Philly allows every opportunity to live without a car if one isn’t absolutely necessary, and more city residents than ever don’t use cars, eliminating the need for a sea of parking spots at each and every development.
In Fishtown last year, Core Realty developer Michael Samschick proposed converting the former Ajax Metal Works and dry ice buildings in Fishtown into an entertainment, dining and retail destination — Canal Street North at Penn Treaty Village. It would incorporate both vacant buildings and would comprise a Live Nation concert venue, a restaurant, a 20-lane bowling alley and a sports bar, a “boutique distillery” with a tasting bar, and a Toby Keith country-and-western restaurant with live music.
The project won the support of the Fishtown Neighbors Association and received variances for use and parking from the ZBA — Samschick only has to provide 500 parking sports, rather than nearly three times that, as some opponents had hoped — but an appeal by a group of neighbors who live nearby the project is pending at the Court of Common Pleas as of Oct. 21. Their argument? The project lacks adequate parking. Other concerns about the zoning of the area also have the project on hold.
In January, Star wrote several stories about the senior housing facility that the Archdiocese of Philadelphia had proposed constructing within the existing structure of the former Nativity B.V.M. School on Port Richmond’s Campbell Square.
After the school closed in 2008, the vacant building had been broken into or burglarized several times and continues to fall into disrepair. Catholic Health Care Services, a branch of the Archdiocese, proposed converting the school into residential housing for seniors.
It was awarded money for the project by the U.S. Department of Housing and Urban Development, it was approved by the Zoning Board of Adjustment and the Philadelphia City Planning Commission.
Then, an appellant took the case to the Commonwealth Court of Pennsylvania, citing parking as a proposed problem in the project’s development, even though the Archdiocese intended to provide 20 to 30 on-street parking spaces.
Still, the appellant would not drop the case. CHCS appealed to the state Supreme Court, which has recently agreed to hear the case, but it’s not clear when and, of course, whether the project will actually come to fruition.
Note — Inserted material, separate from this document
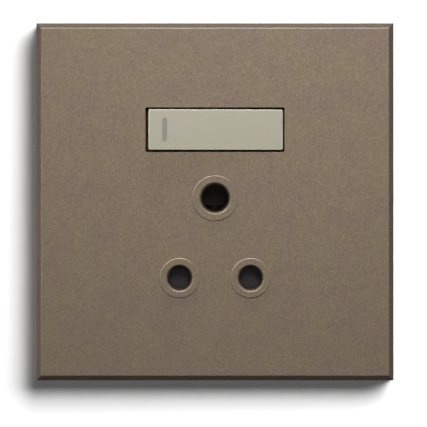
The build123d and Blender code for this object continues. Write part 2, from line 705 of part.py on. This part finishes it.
def earth_strap():
    """Strap from the earth sleeve to the side of its terminal."""
    left = TERMINAL_X + TERMINAL_LENGTH / 2
    back_y = EARTH_SLEEVE_BACK_Y + STRAP
    strap = bar(left, STRAP_END, EARTH_SLEEVE_BACK_Y, back_y, EARTH_Z - STRAP_HALF, EARTH_Z + STRAP_HALF)
    return strap - rod(RIVET_R + SCREW_FIT, 0, EARTH_Z, EARTH_SLEEVE_BACK_Y, back_y)


def terminal(z):
    """Brass block with a cross hole for the wire and a threaded hole for its screw."""
    half = TERMINAL_LENGTH / 2
    block = bar(
        TERMINAL_X - half, TERMINAL_X + half, TERMINAL_FRONT_Y, TERMINAL_BACK_Y,
        z - TERMINAL_WIDTH / 2, z + TERMINAL_WIDTH / 2,
    )
    block = chamfer(block.faces().sort_by(Axis.Y)[-1].edges(), 0.5)
    wire = Plane((TERMINAL_X - half, WIRE_Y, z), x_dir=(0, 1, 0), z_dir=(1, 0, 0)) * Circle(WIRE_R)
    block -= extrude(wire, TERMINAL_LENGTH)
    return block - rod(TERMINAL_SCREW_R, TERMINAL_X, z, WIRE_Y, TERMINAL_BACK_Y)


def slotted_screw(x, z, shank_r, tip_y, head_y, head_r, head, towards_back):
    """Cheese-head screw along Y; its head is at the back or at the front."""
    if towards_back:
        screw = rod(shank_r, x, z, tip_y, head_y) + rod(head_r, x, z, head_y, head_y + head)
        cut = (head_y + head - DRIVER_SLOT_DEPTH, head_y + head)
    else:
        screw = rod(shank_r, x, z, head_y, tip_y) + rod(head_r, x, z, head_y - head, head_y)
        cut = (head_y - head, head_y - head + DRIVER_SLOT_DEPTH)
    return screw - bar(x - head_r - 1, x + head_r + 1, cut[0], cut[1], z - DRIVER_SLOT / 2, z + DRIVER_SLOT / 2)


def terminal_screws():
    shank_r = TERMINAL_SCREW_R - SCREW_FIT
    return [
        slotted_screw(
            TERMINAL_X, z, shank_r, TERMINAL_SCREW_TIP_Y, TERMINAL_HEAD_Y, TERMINAL_HEAD_R, TERMINAL_HEAD, True
        )
        for z in terminals()
    ]


def housing_screws():
    head_y = HOUSING_BACK_Y - HOUSING_HEAD - HOUSING_HEAD_SUNK
    return [
        slotted_screw(
            x, z, PILOT_R - SCREW_FIT, HOUSING_SCREW_TIP_Y, head_y, HOUSING_HEAD_R, HOUSING_HEAD, True
        )
        for x in (-HOUSING_SCREW_X, HOUSING_SCREW_X)
        for z in (-HOUSING_SCREW_Z, HOUSING_SCREW_Z)
    ]


def frame_screws():
    return [
        slotted_screw(
            x, z, FRAME_SCREW_R, FRAME_SCREW_TIP_Y, FLANGE_FRONT_Y, FRAME_HEAD_R, FRAME_HEAD, False
        )
        for x in (-FRAME_SCREW_X, FRAME_SCREW_X)
        for z in (-FRAME_SCREW_Z, FRAME_SCREW_Z)
    ]


def shutter():
    """Slide that closes both line bores: the earth pin's tip lifts it by its ramp."""
    bar_low = LINE_Z - SHUTTER_COVER
    bar_high = bar_low + SHUTTER_BAR_HEIGHT
    slide = bar(-SHUTTER_HALF_WIDTH, SHUTTER_HALF_WIDTH, SHUTTER_FRONT_Y, SHUTTER_BACK_Y, bar_low, bar_high)
    slide = fillet(slide.edges().filter_by(Axis.Y), 1.0)
    crown = RAMP_TOP_Z + RAMP_CROWN
    outer = SHUTTER_RAIL_X + SHUTTER_RAIL
    for x0, x1 in ((-outer, -SHUTTER_RAIL_X), (SHUTTER_RAIL_X, outer)):
        slide += bar(x0, x1, SHUTTER_FRONT_Y, SHUTTER_BACK_Y, bar_low + SHUTTER_RAIL, crown)
    ramp_low = RAMP_TOP_Z - SHUTTER_TRAVEL
    ramp_back = SHUTTER_FRONT_Y + SHUTTER_TRAVEL
    wedge = make_face(
        Polyline(
            (SHUTTER_FRONT_Y, crown),
            (SHUTTER_FRONT_Y, RAMP_TOP_Z),
            (ramp_back - RAMP_TIP, ramp_low + RAMP_TIP),
            (ramp_back, ramp_low + RAMP_TIP),
            (ramp_back, crown - RAMP_SHOULDER),
            (SHUTTER_BACK_Y + RAMP_SHOULDER / 2, crown),
            close=True,
        )
    )
    slide += extrude(Plane((-outer, 0, 0), x_dir=(0, 1, 0), z_dir=(1, 0, 0)) * wedge, 2 * outer)
    seat_back = SPRING_Y + SPRING_R + SPRING_WIRE_R
    return slide + bar(
        -SPRING_SEAT_HALF, SPRING_SEAT_HALF, SHUTTER_FRONT_Y, seat_back,
        bar_high, bar_high + SPRING_SEAT_HEIGHT,
    )


def shutter_spring():
    """Return spring between the shutter's seat and the front moulding's stop."""
    low = LINE_Z - SHUTTER_COVER + SHUTTER_BAR_HEIGHT + SPRING_SEAT_HEIGHT
    return Pos(0, SPRING_Y, low) * coil(SPRING_R, SPRING_WIRE_R, SPRING_TURNS, SPRING_STOP_Z - low)


def save(node, shape):
    """Write one node; a list of solids is kept as a group."""
    solids = shape if isinstance(shape, list) else [shape]
    bodies = [solid for item in solids for solid in item.solids()]
    export_step(bodies[0] if len(bodies) == 1 else Compound(children=bodies), f"parts/{node}.step")


os.makedirs("parts", exist_ok=True)
save("cover_plate", cover_plate())
save("support_frame", support_frame())
save("module_front", module_front())
save("module_base", module_base())
save("rocker", rocker())
save("rocker_lens", rocker_lens())
save("rocker_plunger", rocker_plunger())
save("plunger_spring", plunger_spring())
save("contact_arm", contact_arm())
save("moving_contact_tip", moving_contact_tip())
save("fixed_contact_tip", fixed_contact_tip())
save("pivot_bracket", pivot_bracket())
save("live_link", live_link())
save("live_sleeve", line_sleeve(LINE_X))
save("neutral_sleeve", line_sleeve(-LINE_X))
save("earth_sleeve", earth_sleeve())
save("line_grip_rings", line_grip_rings())
save("earth_grip_ring", earth_grip_ring())
save("neutral_strap", neutral_strap())
save("earth_strap", earth_strap())
save("supply_terminal", terminal(SUPPLY_Z))
save("earth_terminal", terminal(EARTH_Z))
save("neutral_terminal", terminal(NEUTRAL_TERMINAL_Z))
save("terminal_screws", terminal_screws())
save("housing_screws", housing_screws())
save("frame_screws", frame_screws())
save("shutter", shutter())
save("shutter_spring", shutter_spring())
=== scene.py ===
# %% [markdown]
# # A switched wall socket
#
# The object is one power socket under a square bronze plate, with a wide
# champagne rocker above three round pin holes. All its pieces but two springs come
# straight from the CAD model, so this lesson is about three things: finishes that
# are made of nodes, springs wound in round wire for the switch and the shutter,
# and light that reads the bevels and leaves a soft shadow on the wall.

import json
from math import cos, pi, radians, sin

import bpy
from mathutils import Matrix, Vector


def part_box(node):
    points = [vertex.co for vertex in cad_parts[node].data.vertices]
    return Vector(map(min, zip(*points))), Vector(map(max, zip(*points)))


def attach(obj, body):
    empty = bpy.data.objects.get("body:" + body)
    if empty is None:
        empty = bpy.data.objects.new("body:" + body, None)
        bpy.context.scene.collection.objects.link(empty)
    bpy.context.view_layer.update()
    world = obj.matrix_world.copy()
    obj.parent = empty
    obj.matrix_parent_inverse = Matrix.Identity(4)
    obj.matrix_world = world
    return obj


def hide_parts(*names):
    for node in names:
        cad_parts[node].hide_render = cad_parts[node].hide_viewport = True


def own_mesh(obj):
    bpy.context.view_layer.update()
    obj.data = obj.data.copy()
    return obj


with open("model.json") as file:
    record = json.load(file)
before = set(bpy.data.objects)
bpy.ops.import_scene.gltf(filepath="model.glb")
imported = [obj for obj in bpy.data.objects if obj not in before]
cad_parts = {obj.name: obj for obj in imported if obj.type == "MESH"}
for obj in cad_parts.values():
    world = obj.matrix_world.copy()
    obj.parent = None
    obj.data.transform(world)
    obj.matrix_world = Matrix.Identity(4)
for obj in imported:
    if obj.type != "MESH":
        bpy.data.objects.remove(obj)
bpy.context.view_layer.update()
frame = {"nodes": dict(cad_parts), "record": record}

# %% [markdown]
# ## Shader maths that reads like maths
#
# A finish is a chain of nodes. Wiring each Math node by hand hides the idea, so
# one small class wraps a socket and turns + - * ** into Math nodes. The reflected
# forms let a plain number stand on the left, as in 1 - mask. Numbers alone are
# worked out in Python.


# %% The wire and the finish
TO_FRONT = (0, -1, 0)
BEVEL_LEAN = 0.707


class Wire:
    """An output socket that can be used in an expression."""

    def __init__(self, finish, socket):
        self.finish = finish
        self.socket = socket

    def maths(self, operation, *others, clamp=False):
        values = {0: self, **{i + 1: other for i, other in enumerate(others)}}
        settings = {"operation": operation, "use_clamp": clamp}
        return self.finish.node("ShaderNodeMath", settings, values)[0]

    def __add__(self, other):
        return self.maths("ADD", other)

    def __sub__(self, other):
        return self.maths("SUBTRACT", other)

    def __rsub__(self, other):
        return (self * -1) + other

    def __mul__(self, other):
        return self.maths("MULTIPLY", other)

    def __pow__(self, other):
        return self.maths("POWER", other)

    def clipped(self):
        return self.maths("ADD", 0.0, clamp=True)

    __radd__ = __add__
    __rmul__ = __mul__


class Finish:
    """One material, built from nodes. The world's air is built in the same way."""

    def __init__(self, name, owner=None):
        self.owner = owner or bpy.data.materials.new(name)
        self.owner.use_nodes = True
        self.tree = self.owner.node_tree
        self.tree.nodes.clear()

    def node(self, kind, settings=None, values=None):
        """Add a node: its settings first, then its sockets. Returns its outputs as wires."""
        made = self.tree.nodes.new(kind)
        for setting, value in (settings or {}).items():
            setattr(made, setting, value)
        for key, value in (values or {}).items():
            if isinstance(value, Wire):
                self.tree.links.new(value.socket, made.inputs[key])
            else:
                made.inputs[key].default_value = value
        return Outputs(self, made)

    def mix(self, share, first, second):
        """Blend two colours."""
        values = {"Factor": share, 6: first, 7: second}
        return self.node("ShaderNodeMix", {"data_type": "RGBA"}, values).last_colour()

    def noise(self, scale, detail=3.0, roughness=0.5, where=None):
        """A noise of the given cells per metre, from 0 to 1."""
        values = {"Scale": scale, "Detail": detail, "Roughness": roughness}
        values["Vector"] = where or self.place()
        return self.node("ShaderNodeTexNoise", None, values)["Fac"]

    def place(self):
        """The point on the piece, in metres."""
        return self.node("ShaderNodeTexCoord")["Object"]

    def eye(self):
        """1 for what the camera sees straight, in a gloss or through something clear."""
        ray = self.node("ShaderNodeLightPath")
        return (ray["Is Camera Ray"] + ray["Is Glossy Ray"] + ray["Is Transmission Ray"]).clipped()

    def vectors(self, operation, *sides):
        """A vector sum. Its first output is a vector, and "Value" is a number."""
        return self.node("ShaderNodeVectorMath", {"operation": operation}, dict(enumerate(sides)))

    def along(self, axis):
        """The point's coordinate along X, Y or Z."""
        return self.node("ShaderNodeSeparateXYZ", None, {"Vector": self.place()})[axis]

    def depth(self, front, reach):
        """1 in the hollows that lie behind the front and within reach of the middle."""
        flat = self.vectors("MULTIPLY", self.place(), (1, 0, 1))[0]
        away = self.vectors("LENGTH", flat)["Value"]
        return ((self.along("Y") + front) * 2500).clipped() * ((reach - away) * 500).clipped()

    def openness(self, reach):
        """1 on open faces, falling to 0 deep inside hollows narrower than the reach."""
        return self.node("ShaderNodeAmbientOcclusion", {"samples": 8}, {"Distance": reach})["AO"]

    def edges(self):
        """1 where the surface rounds over from the front face, 0 on flat faces."""
        front = self.leaning(TO_FRONT)
        return ((front - 0.76) * 12).clipped() * ((0.985 - front) * 40).clipped()

    def bevels(self):
        """1 where the surface slopes half away from the front, 0 elsewhere."""
        front = self.leaning(TO_FRONT)
        return (1 - (front - BEVEL_LEAN).maths("ABSOLUTE") * 25).clipped()

    def leaning(self, way):
        """How far the surface faces a way, from -1 to 1. The way belongs to the piece."""
        normal = self.node("ShaderNodeTexCoord")["Normal"]
        return self.vectors("DOT_PRODUCT", normal, way)["Value"]

    def bump(self, height, distance, strength=1.0):
        values = {"Height": height, "Distance": distance, "Strength": strength}
        return self.node("ShaderNodeBump", None, values)[0]

    def surface(self, **values):
        """End the chain in a Principled shader."""
        named = {name.replace("_", " "): value for name, value in values.items()}
        shader = self.node("ShaderNodeBsdfPrincipled", None, named)[0]
        self.node("ShaderNodeOutputMaterial", None, {"Surface": shader})
        return self.owner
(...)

Not every proposal for use of a vacant building or lot is a good one. Neighbors should absolutely be discriminating of their choices in what comes to their neighborhoods. They should ask questions, demand answers, and consider how certain businesses or residences might after the landscape of their communities.
However, if the main — or, really, only — concern regarding otherwise accepted and positive development is how parking will be affected, it would be irresponsible to delay or prevent such development.
One River Wards project looks to be on the move, however, even in the face of initial parking concerns.
At an Aug. 29 meeting of the Port Richmond Community Group, architect Plato Marinakos, Jr. presented plans for development at 3419 Richmond St. The developer, George Manosis, the same developer responsible for 2424 Studios on York Street in Fishtown, seeks to develop a similar facility on Richmond St.
The vacant building on the site would house several units which would be rented out to various tenants — businesses, shops, small companies — just like 2424 Studios. During the meeting, many residents were concerned about the parking available at the site. The presented plans only allowed for on-street parking.
Stephen Pollock, the attorney for the 3419 Richmond St. development, told Star on the phone Friday that after discussion with the community following the PRCG meeting, the developer and PRCG leadership worked with concerned community members to help assuage some of their worries. At the PRCG meeting, Marinakos’ argument for why parking wouldn’t be an issue was that it hasn’t been a problem at 2424 York St., and that people would be able to use public transit to get to the site.
The development was approved by the ZBA, and awaits zoning and building permits.
Said Pollock: “People were willing to go for it because of the greater good — [like] ‘let’s get something going that kickstarts the neighborhood,’” he said.